The School of Medicine at Deakin University has recently launched their cARdiac ECG augmented reality application to help students develop their understanding of the relationship between an ECG trace and the cardiac cycle.
“After downloading the app and marker from the App Store, students are now able to see, and interact with a 3D animated model of the heart that is synchronised with an ECG trace and develop deeper understand of this complex process.” says Colin Warren, senior lecturer with the Deakin Medical School.
“Students have traditionally learnt the ECG from text books that contain different concepts on the anatomy and physiology of the heart. Where we’ve found they struggle, is in connecting their learning from these two dimensional resources, to what is really a three dimensional concept in the real body.”
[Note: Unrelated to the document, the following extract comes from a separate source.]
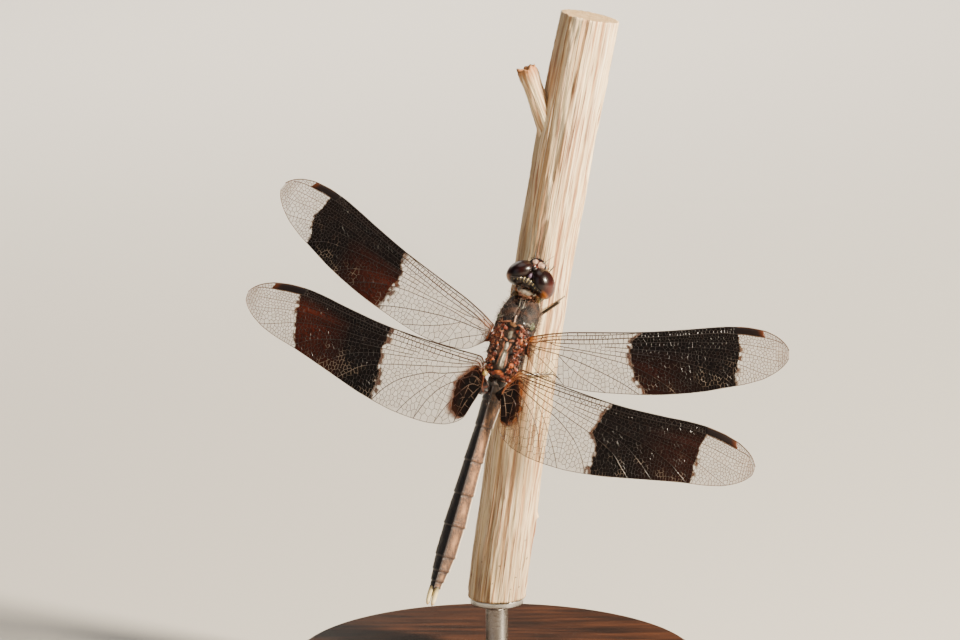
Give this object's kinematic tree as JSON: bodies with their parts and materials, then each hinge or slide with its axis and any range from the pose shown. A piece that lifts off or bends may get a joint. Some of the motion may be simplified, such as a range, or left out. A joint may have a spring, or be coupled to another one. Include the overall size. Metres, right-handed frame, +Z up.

The app features three modules to; explore, learn and assess (see Figures 1-3). These modules build on each other and present the concepts and content to be learned, as well as the ability to determine how well users have learnt. In the Explore mode, users can view a 3D heart model, the firing of electrical impulses and the blood flow throughout. The Learn module accesses the functions of the heart via an animated 3D model, and has a practical exercise where correct placement of electrodes are positioned on a 3D figure. Students can then undertake the Assessment module and complete a quiz, a task involving labelling parts of the heart, and an ECG electrode lead placement test. Once completed, users submit their quiz answers and receive feedback on how well they did.
“Our first and second year students who have been using the cARdiac ECG app, are reporting that they are gaining far deeper understanding of how to correlate an ECG with what is actually going on in the heart.”
Students have said “My understanding majorly improved – I had felt extremely incompetent before this app – now I feel I know far more and actually understand what I’m looking at in relation to the leads and what they’re assessing on the heart” and “I am very much a visual learner and being able to have learning that corresponds to my needs is amazing. Being able to move the heart and orientate it truly adds the understanding as does the ability to see it all happens at the same time”.
“Because this is a mobile app, we are literally placing the ECG learning resources within the student’s pocket, through their smart phone or tablet, so they can access the material whenever, and wherever they wish,” he said.
“This is particularly valuable for students who are actively engaged in seeing patients. This resource can be used in the hospital ward or general practice clinic, providing mobile, flexible just in time learning.”
Deakin’s Chief Digital Officer, William Confalonieri, said the cARdiac ECG is the first in a suite of projects to provide targeted AR experiences designed to make the way people experience Deakin, richer and more rewarding.
“We see the cARdiac ECG experience as an exemplar for the effective use of AR to enhance teaching and learning capabilities across Deakin in the future,” Mr Confalonieri said.